INTRODUCTION
Combined drug therapies have become increasingly popular in recent years
due to their ability to simultaneously treat multiple conditions with a
personalized combination of drugs (Gertz & Dispenzieri, 2020; Lu et
al., 2017). However, the potential for drug-drug interactions (DDIs) to
cause adverse effects and serious safety issues is a concern. In
particular, when a perpetrator drug inhibits the metabolism of victim
drugs via the CYP3A enzyme, it can lead to an increase in exposure of
the victim drugs. To minimize the risk of negative effects from DDIs,
the potential for interaction between perpetrator and victim drugs can
be assessed during the drug discovery and development process and after
the drug has been approved (Yang, Pfuma Fletcher, Huang, Zineh &
Madabushi, 2021). A mechanistic static model can be used to evaluate the
ratio of the concentration-time area under the curve (AUC) for a test
article (i.e. a drug) after co-administration with a perpetrator of
CYP3A to the AUC for the test article after dosing alone (AUCR,
AUCi/AUC) (Gomez-Mantilla, Huang & Peters, 2023). If this ratio is
found to be greater than the traditional threshold of 1.25, it is
considered an indicator of a potential DDI, and further studies are
performed to evaluate the DDI risk. However, static models have
limitations in that they use a single concentration of a drug and can
over-predict the extent of DDI. Dynamic models that take into account
the time-varying concentrations of drugs and metabolites may provide a
more accurate assessment of DDIs.
Physiologically based pharmacokinetic (PBPK) modeling is widely adopted
by the pharmaceutical industry for evaluating DDIs due to its ability to
consider the time-course of drug concentrations, resulting in more
accurate predictions (Lin, Chen, Unadkat, Zhang, Wu & Heimbach, 2022).
If the PBPK model can predict the observed DDI accurately, and
sensitivity analysis indicates minimal impact, a clinical DDI study may
not be necessary (Shebley et al., 2018). However, the decision to
conduct such a study ultimately depends on various factors, such as
regulatory requirements, the potential consequences of the DDI, the
stage of drug development, and the predictive performance (accuracy and
reliability) of the PBPK-DDI model. To evaluate the predictive
performance of the PBPK model for DDIs, we used the PBPK model to
predict the DDIs of 35 substrates after co-administration with an
inhibitor, and then compare them with the observed results (Ren, Sai,
Chen, Zhang, Tang & Yang, 2021). The comparison revealed that 75% of
the predicted AUCR values by the model were within a 2-fold range of the
observed AUCR values, with the assumption of 100% of the fraction
metabolized (fm ).
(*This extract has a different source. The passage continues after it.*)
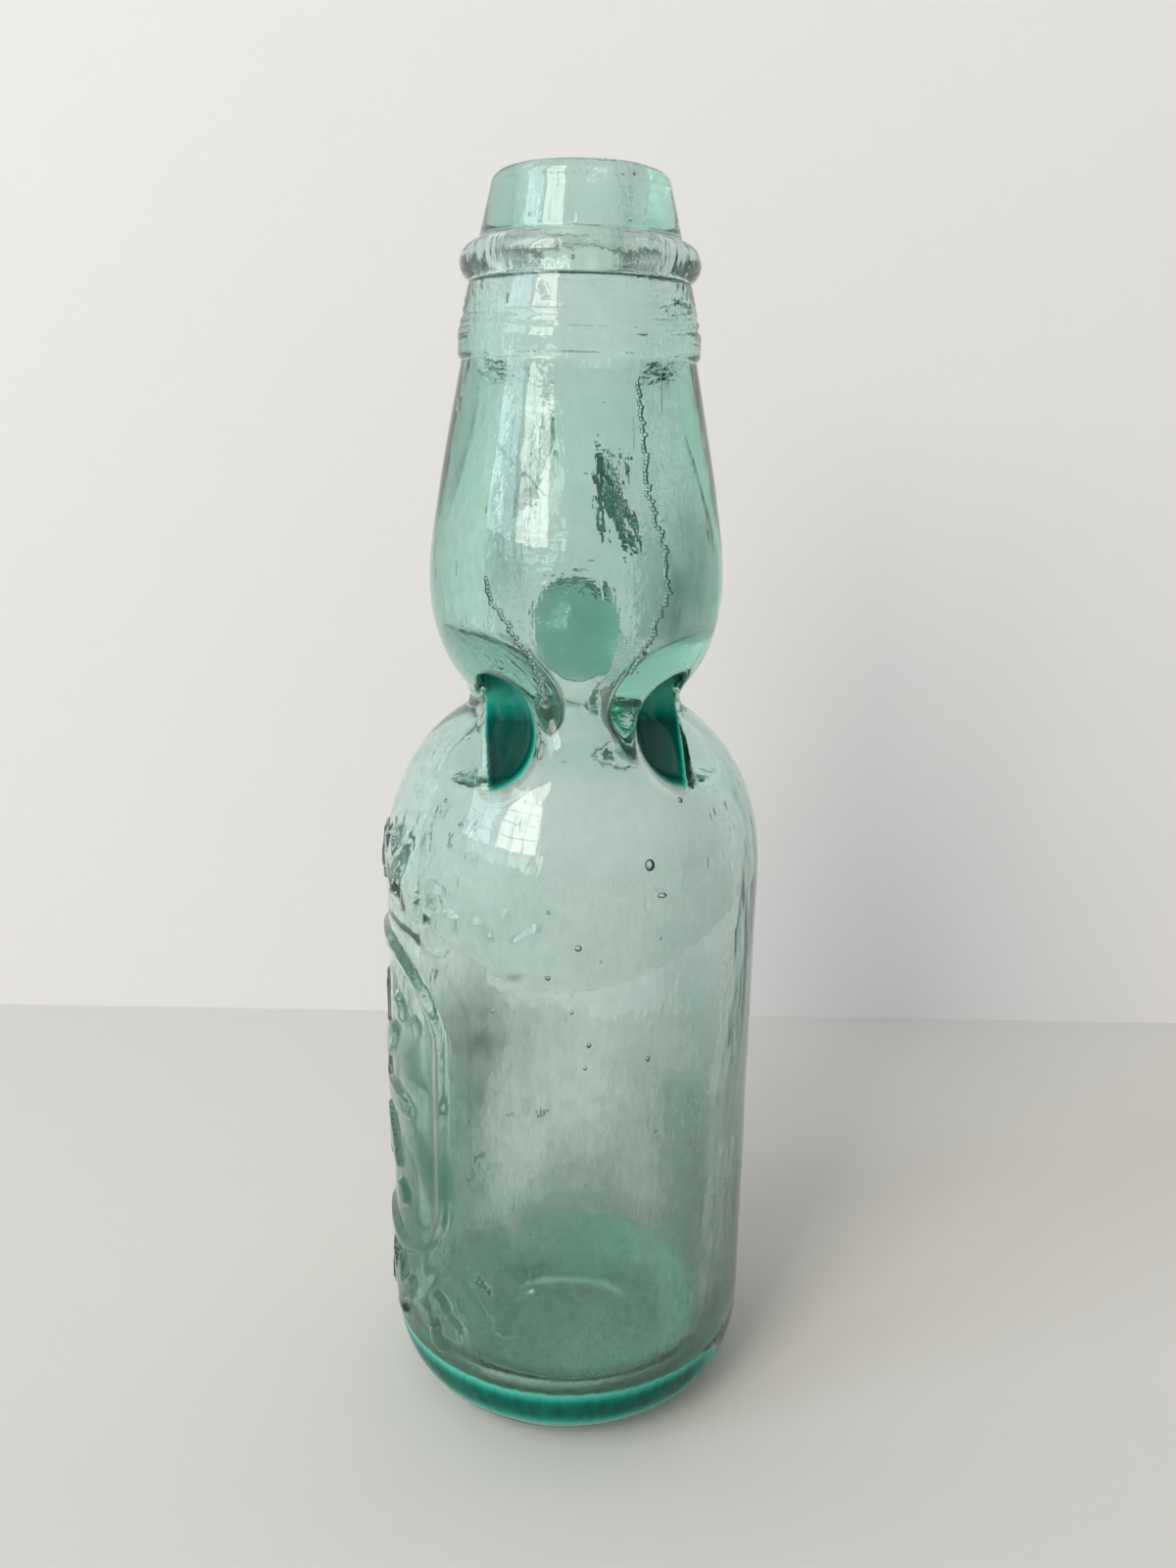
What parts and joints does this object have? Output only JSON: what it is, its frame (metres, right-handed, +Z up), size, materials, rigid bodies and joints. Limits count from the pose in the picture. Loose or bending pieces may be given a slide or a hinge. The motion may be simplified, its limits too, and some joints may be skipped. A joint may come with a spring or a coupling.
{
  "type": "marble stopper bottle",
  "caption": "Small round glass bottle with a pinched waist, a loose glass marble in its neck chamber and a rubber ring in the mouth that the marble seals against",
  "frame": {"origin": "on the surface the bottle stands on, at the bottle's axis", "axes": "+Z up out of the mouth; the raised ornament faces -X; the catches for the marble are at the back, +Y"},
  "size_m": [0.0581, 0.0582, 0.1854],
  "materials": {
    "aqua_glass": "old bubbly aqua glass, slightly wavy",
    "marble_glass": "solid aqua glass, smooth with fine scuffs",
    "ring_rubber": "pale, translucent gum rubber"
  },
  "bodies": {
    "glass": {"bottle": "aqua_glass", "seal_ring": "ring_rubber"},
    "marble": {"marble": "marble_glass"}
  },
  "joints": [
    {"name": "marble_lift", "type": "slide", "parent": "glass", "child": "marble", "axis": [0, 0, 1], "range_m": [0, 0.04278]}
  ]
}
This preliminary analysis
suggests that incorporating reported ”fm ” into
the prediction model for certain drugs (crizotinib, macitentan,
panobinostate, and ruxolitinib) could result in improved accuracy.
However, further testing on fm and an expanded
study with a larger sample size are necessary to accurately evaluate the
improvement in predictive performance.
A commonly used method for quantifying fminvolves conducting an in vitro assay using human liver
microsomes (HLM). This assay requires incubating a compound with HLM in
the presence and absence of an inhibitor of interest and determining the
clearance (Clint) of the compound under both conditions
(Murayama et al., 2018). HLM are a prevalent in vitro model for
determining drug metabolism or fm , as they are
affordable and cost-effective. In addition to traditional methods such
as in vitro or in vivo testing, in silico methods can be
employed to predict the fate of molecules in the body through computer
simulations (Watanabe et al., 2023). These methods are generally more
economical. In this paper, we will describe the use of both in
vitro and in silico methods to determine fmvalues. We will then use these values to update previous PBPK models of
the substrates and further predict DDIs. Finally, we will evaluate the
accuracy of the different methods used.